— begin Provided information —
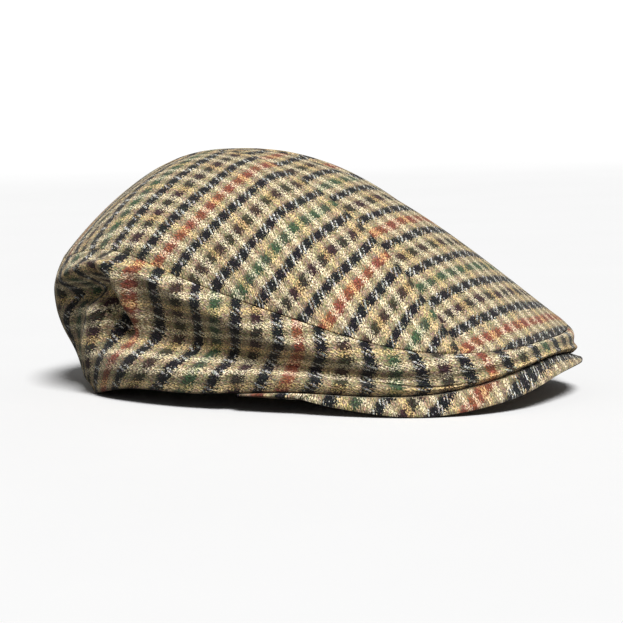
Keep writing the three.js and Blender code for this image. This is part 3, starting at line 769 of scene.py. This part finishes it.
class Nodes:
    """Short words for adding and joining nodes in one tree."""

    def __init__(self, tree):
        self.tree = tree

    def add(self, kind, **values):
        node = self.tree.nodes.new(f"ShaderNode{kind}")
        for name, value in values.items():
            setattr(node, name, value)
        return node

    def put(self, socket, value):
        if isinstance(value, bpy.types.NodeSocket):
            self.tree.links.new(value, socket)
        elif value is not None:
            socket.default_value = value

    def set(self, node, values):
        for name, value in values.items():
            self.put(node.inputs[name], value)

    def maths(self, operation, *values):
        node = self.add("Math", operation=operation)
        for socket, value in zip(node.inputs, values):
            self.put(socket, value)
        return node.outputs[0]

    def times(self, a, b):
        return self.maths("MULTIPLY", a, b)

    def join(self, x, y, z=0.0):
        node = self.add("CombineXYZ")
        for socket, value in zip(node.inputs, (x, y, z)):
            self.put(socket, value)
        return node.outputs[0]

    def noise(self, vector, scale, detail=2.0, rough=0.5):
        node = self.add("TexNoise")
        self.set(node, {"Vector": vector, "Scale": scale, "Detail": detail, "Roughness": rough})
        return node

    def parts(self, colour):
        node = self.add("SeparateXYZ")
        self.put(node.inputs[0], colour)
        return node.outputs

    def spread(self, value, low, high, to_low=0.0, to_high=1.0):
        node = self.add("MapRange", interpolation_type="SMOOTHSTEP")
        for socket, item in zip(node.inputs, (value, low, high, to_low, to_high)):
            self.put(socket, item)
        return node.outputs[0]

    def blend(self, share, a, b, kind="MIX"):
        node = self.add("Mix", data_type="RGBA", blend_type=kind)
        self.put(node.inputs[0], share)
        self.put(node.inputs[6], a)
        self.put(node.inputs[7], b)
        return node.outputs[2]

    def bands(self, value, rows, colours):
        """A ramp with one sharp-edged band for each row of yarn and width, going round and
        round. The first band's middle is at 0."""
        total = sum(row[1] for row in rows)
        node = self.add("ValToRGB")
        start = self.maths("ADD", value, rows[0][1] / 2)
        self.put(node.inputs[0], self.maths("FRACT", self.maths("DIVIDE", start, total)))
        ramp = node.color_ramp
        ramp.interpolation = "CONSTANT"
        while len(ramp.elements) < len(rows):
            ramp.elements.new(1.0)
        ends = np.cumsum([0] + [row[1] for row in rows]) / total
        for element, end in zip(ramp.elements, ends):
            element.position = end
        for element, (name, _, showing) in zip(ramp.elements, rows):
            element.color = (*colours[name], showing)
        return node


def yarn_colours(settings):
    """The yarns' colours by name."""
    return {name: linear(getattr(settings, name)) for name in YarnColours.__annotations__}


def tweed_group(settings):
    """The checked tweed as a node group. Warp and weft colours come from two rows of bands.
    The warp shows, with specks of weft between its hairs and light ticks over the navy. Place
    is where it is on the flat cloth, in millimetres."""
    tree = bpy.data.node_groups.new("checked_tweed", "ShaderNodeTree")
    sockets = {
        "INPUT": (("Place", "Vector"), ("Weft Start", "Float"), ("Twill Slope", "Float")),
        "OUTPUT": (("Colour", "Color"), ("Height", "Float"), ("Roughness", "Float")),
    }
    for way, rows in sockets.items():
        for name, kind in rows:
            tree.interface.new_socket(name, in_out=way, socket_type=f"NodeSocket{kind}")
    n = Nodes(tree)
    given = tree.nodes.new("NodeGroupInput")
    result = tree.nodes.new("NodeGroupOutput")
    warp_run, weft_run, _ = n.parts(given.outputs["Place"])
    weft_run = n.maths("ADD", weft_run, n.times(given.outputs["Weft Start"], WEFT_STEP))
    slope = given.outputs["Twill Slope"]
    flat = n.join(warp_run, weft_run)
    along = n.maths("SUBTRACT", warp_run, n.times(weft_run, slope))
    over = n.maths("ADD", weft_run, n.times(warp_run, slope))

    def twill_noise(along_fineness, over_fineness, level, detail, rough):
        """Noise stretched along the twill."""
        place = n.join(n.times(along, along_fineness), n.times(over, over_fineness), level)
        return n.noise(place, 1.0, detail, rough)

    def offset(run, *parts):
        """A value moved by noises: each is centred on 0 and multiplied by its own amount."""
        for value, amount in parts:
            run = n.maths("ADD", run, n.times(n.maths("SUBTRACT", value, 0.5), amount))
        return run

    # The cloth wanders a little, and its yarns are hairy along the twill.
    wander = n.parts(n.noise(flat, *WANDER).outputs["Color"])
    hair = twill_noise(*HAIR)
    hair_parts = n.parts(hair.outputs["Color"])
    fine = n.noise(flat, *FINE)
    fine_parts = n.parts(fine.outputs["Color"])
    speck = twill_noise(*SPECK)
    colours = yarn_colours(settings)
    yarns = []
    for index, (run, rows) in enumerate(((warp_run, WARP_BANDS), (weft_run, WEFT_BANDS))):
        moved = offset(
            run, (wander[index], BAND_SHIFTS["wander"]), (hair_parts[index], BAND_SHIFTS["hair"]),
            (fine_parts[index], BAND_SHIFTS["fine"]),
        )
        yarns.append(n.bands(moved, rows, colours))
    warp, weft = yarns

    # The weft shows as specks between the warp's hairs, softened by them.
    soft = n.blend(SOFTENING, weft.outputs[0], warp.outputs[0])
    specks = offset(warp.outputs[1], (speck.outputs["Fac"], SPECK_RANGE))
    cloth = n.blend(n.spread(specks, *SPECK_EDGES), warp.outputs[0], soft)

    # Over the navy, light weft shows as ticks along the twill, of uneven width and broken.
    twill_at = offset(over, (fine_parts[2], TICK_SHIFTS["fine"]), (wander[2], TICK_SHIFTS["wander"]))
    twill = n.maths("FRACT", n.maths("DIVIDE", twill_at, TWILL_PITCH))
    ridge = n.maths("ABSOLUTE", n.maths("SUBTRACT", twill, 0.5))
    half_tick = offset(TICK["half"], (hair_parts[2], TICK["hair"]), (fine_parts[0], TICK["fine"]))
    tick = n.spread(n.maths("SUBTRACT", half_tick, ridge), -TICK["soft"], TICK["soft"])
    tick = n.times(tick, weft.outputs[1])
    tick = n.times(tick, n.maths("LESS_THAN", warp.outputs[1], TICK["dense"]))
    cloth = n.blend(tick, cloth, (*colours["tick"], 1.0))

    # The yarns are lighter and darker in places, and flecked with other colours.
    noises = {"hair": hair, "fine": fine, "speck": speck}
    shade = offset(SHADE["middle"], *((noise.outputs["Fac"], SHADE[name]) for name, noise in noises.items()))
    shade = n.maths("MAXIMUM", shade, SHADE["least"])
    cloth = n.blend(1.0, cloth, n.join(shade, shade, shade), "MULTIPLY")
    cloth = n.blend(FLECK_SHARE, cloth, twill_noise(*FLECK).outputs["Color"], "OVERLAY")

    # The relief has two ribs for each tick, and the hairs.
    wave = n.maths("SINE", n.times(twill_at, 2 * math.pi / (TWILL_PITCH / 2)))
    height = n.times(wave, RELIEF["twill"])
    for name in ("hair", "fine"):
        height = n.maths("ADD", height, n.times(noises[name].outputs["Fac"], RELIEF[name]))
    rough = n.spread(fine.outputs["Fac"], *WOOL_ROUGHNESS)
    n.set(result, {"Colour": cloth, "Height": height, "Roughness": rough})
    return tree


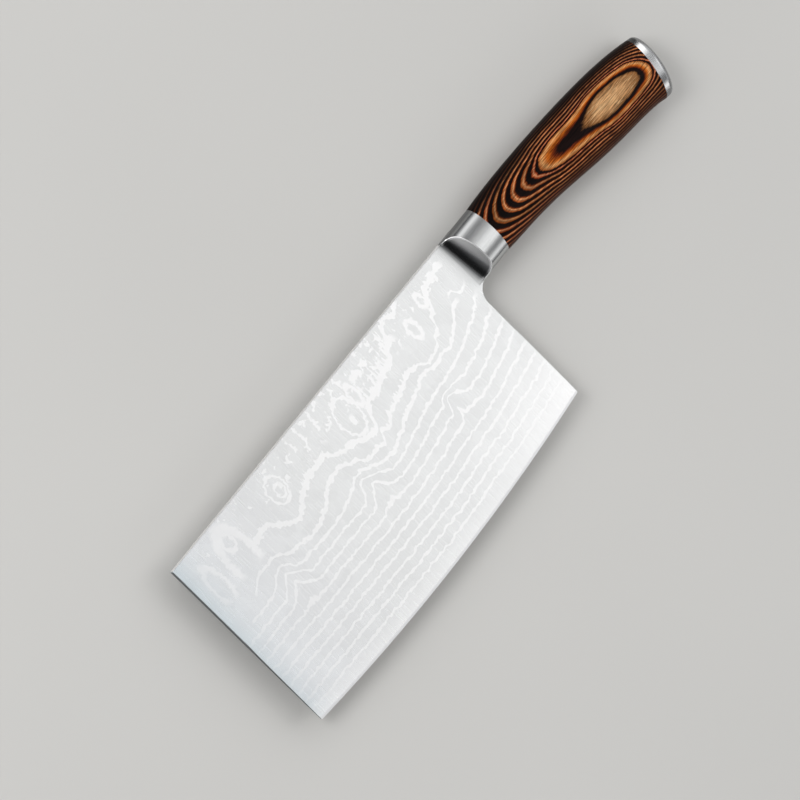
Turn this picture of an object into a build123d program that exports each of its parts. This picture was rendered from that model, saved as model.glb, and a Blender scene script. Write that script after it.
— end Provided information —
Requirements →
Copy out the full set of records precisely, leaving nothing out.

Written answer →
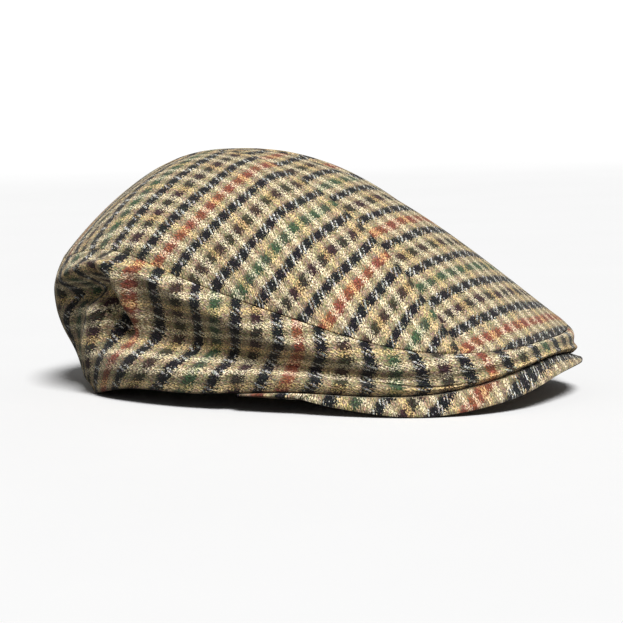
Keep writing the three.js and Blender code for this image. This is part 3, starting at line 769 of scene.py. This part finishes it.
class Nodes:
    """Short words for adding and joining nodes in one tree."""

    def __init__(self, tree):
        self.tree = tree

    def add(self, kind, **values):
        node = self.tree.nodes.new(f"ShaderNode{kind}")
        for name, value in values.items():
            setattr(node, name, value)
        return node

    def put(self, socket, value):
        if isinstance(value, bpy.types.NodeSocket):
            self.tree.links.new(value, socket)
        elif value is not None:
            socket.default_value = value

    def set(self, node, values):
        for name, value in values.items():
            self.put(node.inputs[name], value)

    def maths(self, operation, *values):
        node = self.add("Math", operation=operation)
        for socket, value in zip(node.inputs, values):
            self.put(socket, value)
        return node.outputs[0]

    def times(self, a, b):
        return self.maths("MULTIPLY", a, b)

    def join(self, x, y, z=0.0):
        node = self.add("CombineXYZ")
        for socket, value in zip(node.inputs, (x, y, z)):
            self.put(socket, value)
        return node.outputs[0]

    def noise(self, vector, scale, detail=2.0, rough=0.5):
        node = self.add("TexNoise")
        self.set(node, {"Vector": vector, "Scale": scale, "Detail": detail, "Roughness": rough})
        return node

    def parts(self, colour):
        node = self.add("SeparateXYZ")
        self.put(node.inputs[0], colour)
        return node.outputs

    def spread(self, value, low, high, to_low=0.0, to_high=1.0):
        node = self.add("MapRange", interpolation_type="SMOOTHSTEP")
        for socket, item in zip(node.inputs, (value, low, high, to_low, to_high)):
            self.put(socket, item)
        return node.outputs[0]

    def blend(self, share, a, b, kind="MIX"):
        node = self.add("Mix", data_type="RGBA", blend_type=kind)
        self.put(node.inputs[0], share)
        self.put(node.inputs[6], a)
        self.put(node.inputs[7], b)
        return node.outputs[2]

    def bands(self, value, rows, colours):
        """A ramp with one sharp-edged band for each row of yarn and width, going round and
        round. The first band's middle is at 0."""
        total = sum(row[1] for row in rows)
        node = self.add("ValToRGB")
        start = self.maths("ADD", value, rows[0][1] / 2)
        self.put(node.inputs[0], self.maths("FRACT", self.maths("DIVIDE", start, total)))
        ramp = node.color_ramp
        ramp.interpolation = "CONSTANT"
        while len(ramp.elements) < len(rows):
            ramp.elements.new(1.0)
        ends = np.cumsum([0] + [row[1] for row in rows]) / total
        for element, end in zip(ramp.elements, ends):
            element.position = end
        for element, (name, _, showing) in zip(ramp.elements, rows):
            element.color = (*colours[name], showing)
        return node


def yarn_colours(settings):
    """The yarns' colours by name."""
    return {name: linear(getattr(settings, name)) for name in YarnColours.__annotations__}


def tweed_group(settings):
    """The checked tweed as a node group. Warp and weft colours come from two rows of bands.
    The warp shows, with specks of weft between its hairs and light ticks over the navy. Place
    is where it is on the flat cloth, in millimetres."""
    tree = bpy.data.node_groups.new("checked_tweed", "ShaderNodeTree")
    sockets = {
        "INPUT": (("Place", "Vector"), ("Weft Start", "Float"), ("Twill Slope", "Float")),
        "OUTPUT": (("Colour", "Color"), ("Height", "Float"), ("Roughness", "Float")),
    }
    for way, rows in sockets.items():
        for name, kind in rows:
            tree.interface.new_socket(name, in_out=way, socket_type=f"NodeSocket{kind}")
    n = Nodes(tree)
    given = tree.nodes.new("NodeGroupInput")
    result = tree.nodes.new("NodeGroupOutput")
    warp_run, weft_run, _ = n.parts(given.outputs["Place"])
    weft_run = n.maths("ADD", weft_run, n.times(given.outputs["Weft Start"], WEFT_STEP))
    slope = given.outputs["Twill Slope"]
    flat = n.join(warp_run, weft_run)
    along = n.maths("SUBTRACT", warp_run, n.times(weft_run, slope))
    over = n.maths("ADD", weft_run, n.times(warp_run, slope))

    def twill_noise(along_fineness, over_fineness, level, detail, rough):
        """Noise stretched along the twill."""
        place = n.join(n.times(along, along_fineness), n.times(over, over_fineness), level)
        return n.noise(place, 1.0, detail, rough)

    def offset(run, *parts):
        """A value moved by noises: each is centred on 0 and multiplied by its own amount."""
        for value, amount in parts:
            run = n.maths("ADD", run, n.times(n.maths("SUBTRACT", value, 0.5), amount))
        return run

    # The cloth wanders a little, and its yarns are hairy along the twill.
    wander = n.parts(n.noise(flat, *WANDER).outputs["Color"])
    hair = twill_noise(*HAIR)
    hair_parts = n.parts(hair.outputs["Color"])
    fine = n.noise(flat, *FINE)
    fine_parts = n.parts(fine.outputs["Color"])
    speck = twill_noise(*SPECK)
    colours = yarn_colours(settings)
    yarns = []
    for index, (run, rows) in enumerate(((warp_run, WARP_BANDS), (weft_run, WEFT_BANDS))):
        moved = offset(
            run, (wander[index], BAND_SHIFTS["wander"]), (hair_parts[index], BAND_SHIFTS["hair"]),
            (fine_parts[index], BAND_SHIFTS["fine"]),
        )
        yarns.append(n.bands(moved, rows, colours))
    warp, weft = yarns

    # The weft shows as specks between the warp's hairs, softened by them.
    soft = n.blend(SOFTENING, weft.outputs[0], warp.outputs[0])
    specks = offset(warp.outputs[1], (speck.outputs["Fac"], SPECK_RANGE))
    cloth = n.blend(n.spread(specks, *SPECK_EDGES), warp.outputs[0], soft)

    # Over the navy, light weft shows as ticks along the twill, of uneven width and broken.
    twill_at = offset(over, (fine_parts[2], TICK_SHIFTS["fine"]), (wander[2], TICK_SHIFTS["wander"]))
    twill = n.maths("FRACT", n.maths("DIVIDE", twill_at, TWILL_PITCH))
    ridge = n.maths("ABSOLUTE", n.maths("SUBTRACT", twill, 0.5))
    half_tick = offset(TICK["half"], (hair_parts[2], TICK["hair"]), (fine_parts[0], TICK["fine"]))
    tick = n.spread(n.maths("SUBTRACT", half_tick, ridge), -TICK["soft"], TICK["soft"])
    tick = n.times(tick, weft.outputs[1])
    tick = n.times(tick, n.maths("LESS_THAN", warp.outputs[1], TICK["dense"]))
    cloth = n.blend(tick, cloth, (*colours["tick"], 1.0))

    # The yarns are lighter and darker in places, and flecked with other colours.
    noises = {"hair": hair, "fine": fine, "speck": speck}
    shade = offset(SHADE["middle"], *((noise.outputs["Fac"], SHADE[name]) for name, noise in noises.items()))
    shade = n.maths("MAXIMUM", shade, SHADE["least"])
    cloth = n.blend(1.0, cloth, n.join(shade, shade, shade), "MULTIPLY")
    cloth = n.blend(FLECK_SHARE, cloth, twill_noise(*FLECK).outputs["Color"], "OVERLAY")

    # The relief has two ribs for each tick, and the hairs.
    wave = n.maths("SINE", n.times(twill_at, 2 * math.pi / (TWILL_PITCH / 2)))
    height = n.times(wave, RELIEF["twill"])
    for name in ("hair", "fine"):
        height = n.maths("ADD", height, n.times(noises[name].outputs["Fac"], RELIEF[name]))
    rough = n.spread(fine.outputs["Fac"], *WOOL_ROUGHNESS)
    n.set(result, {"Colour": cloth, "Height": height, "Roughness": rough})
    return tree


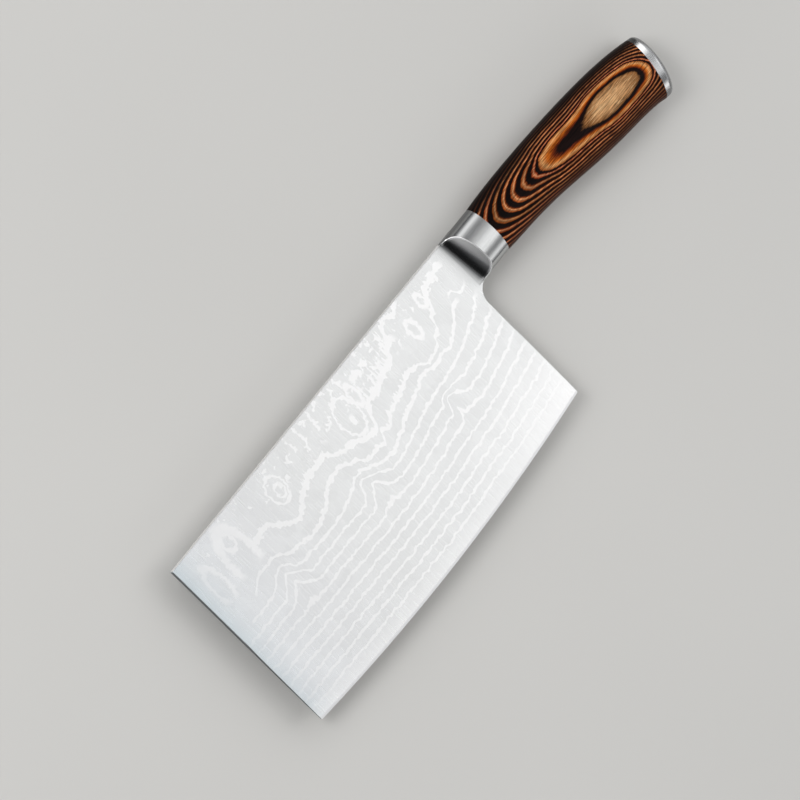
Turn this picture of an object into a build123d program that exports each of its parts. This picture was rendered from that model, saved as model.glb, and a Blender scene script. Write that script after it.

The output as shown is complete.